Wine has drained away market share from beer and spirits to the point where it’s a third of all alcohol consumption in Canada, the recent report said.

Over the 1995 to 2011 period, wine rose from 18 per cent to 30 per cent of Canadians’ total alcohol consumption, while beer fell from 53 per cent to 45 per cent and spirits fell from 29 per cent to 25 per cent.

One hindrance for Canadian wine makers is the climate does impose limits on Canada’s wine production, which is concentrated in southern Ontario and Prince Edward County in southeastern Ontario as well as the interior of British Columbia, he said. There is also some wine production in Nova Scotia and Quebec.

Rinneard said Canadian wineries do import grapes and blend them into some of their wines to increase production, due to the climate.

But the freezing temperatures are also essential to the production of Canada’s ice wine, known globally.

“It’s certainly a niche, if you will, that Canadian wineries have carved out on a global level and certainly have positioned Canadian wineries as the pre-eminent ice wine producer on the planet.”

Rinneard said he sees Canada’s wine industry, which employs about 5,000 people, poised for solid growth over the next five years.

“Certainly growth in many respects is attributable to changing consumer palates,” he said.

Rinneard said he sees growth for Canadian wines in southeast Asia, particularly China where ice wine is already seen as something of a luxury good.

He isn’t as optimistic about Latin America, where Canadian wines would have to compete with “plenty of cheap wines.”

Wine writer Michael Pinkus said B.C.’s wine industry is seen very much in a good light worldwide, but Ontario’s wine industry “barely makes a drop in the large glass of wine,” on a global level, except for ice wine.”

People are starting to know Ontario for cool climate Chardonnay wine, but the province has a reputation to deal with, Pinkus said.

“B.C. doesn’t have the nasty past that Ontario has,” said Pinkus, president of the Wine Writers’ Circle of Canada.

“Ontario had Baby Duck and things like that kind of tarred Ontario with a broad brush of making, for lack of a better term, crappy wine.

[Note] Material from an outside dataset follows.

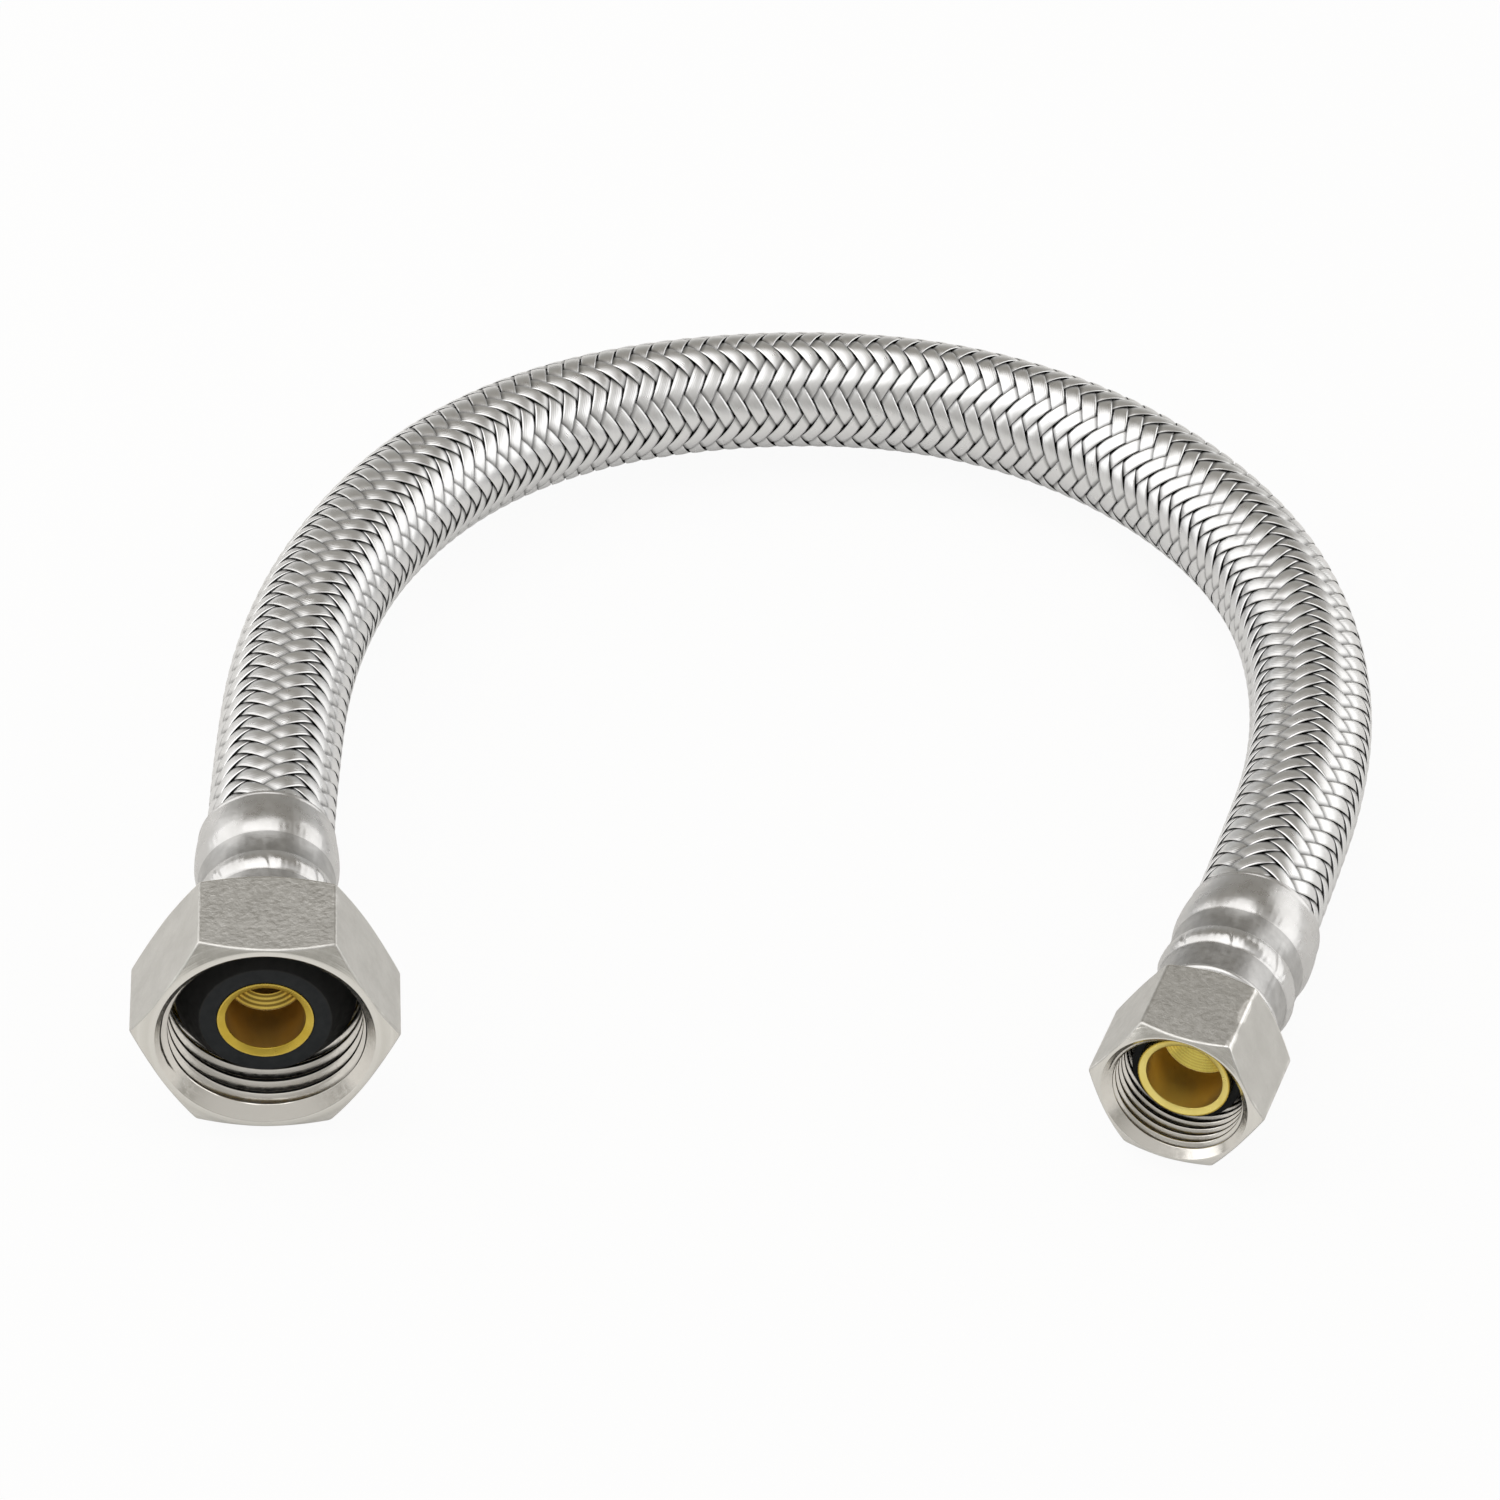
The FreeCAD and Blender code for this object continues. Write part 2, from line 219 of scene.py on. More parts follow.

That’s the stuff your parents grew up on.”

However, younger people are really taking to Ontario wines, he said. It’s the older generation that’s still looking to French and Italian wines, said Pinkus, who lives in the heart of Ontario’s Niagara wine region in St. Catharines, Ont.

Overall, Pinkus said there’s potential for the Canadian wine industry and noted the climate doesn’t prevent Ontario from making good wine, Pinkus said.

“A cool climate gives you better acidity, gives you wines that are better for food because it cleanses the palate,” he said.

“Instead of sitting on the palate, it freshens the mouth, freshens the palate and you’re ready for your next bite.”

Another issue is that most provinces ban the direct importation of wine from other provinces.

But last week Nova Scotia introduced provincial legislation that would allow the province’s wine drinkers to import wine from other parts of Canada, following a recent decision by the federal government to lift its prohibition on wine importation.

If the legislation becomes law, Nova Scotia would join British Columbia and Manitoba as the only provinces to allow direct importation.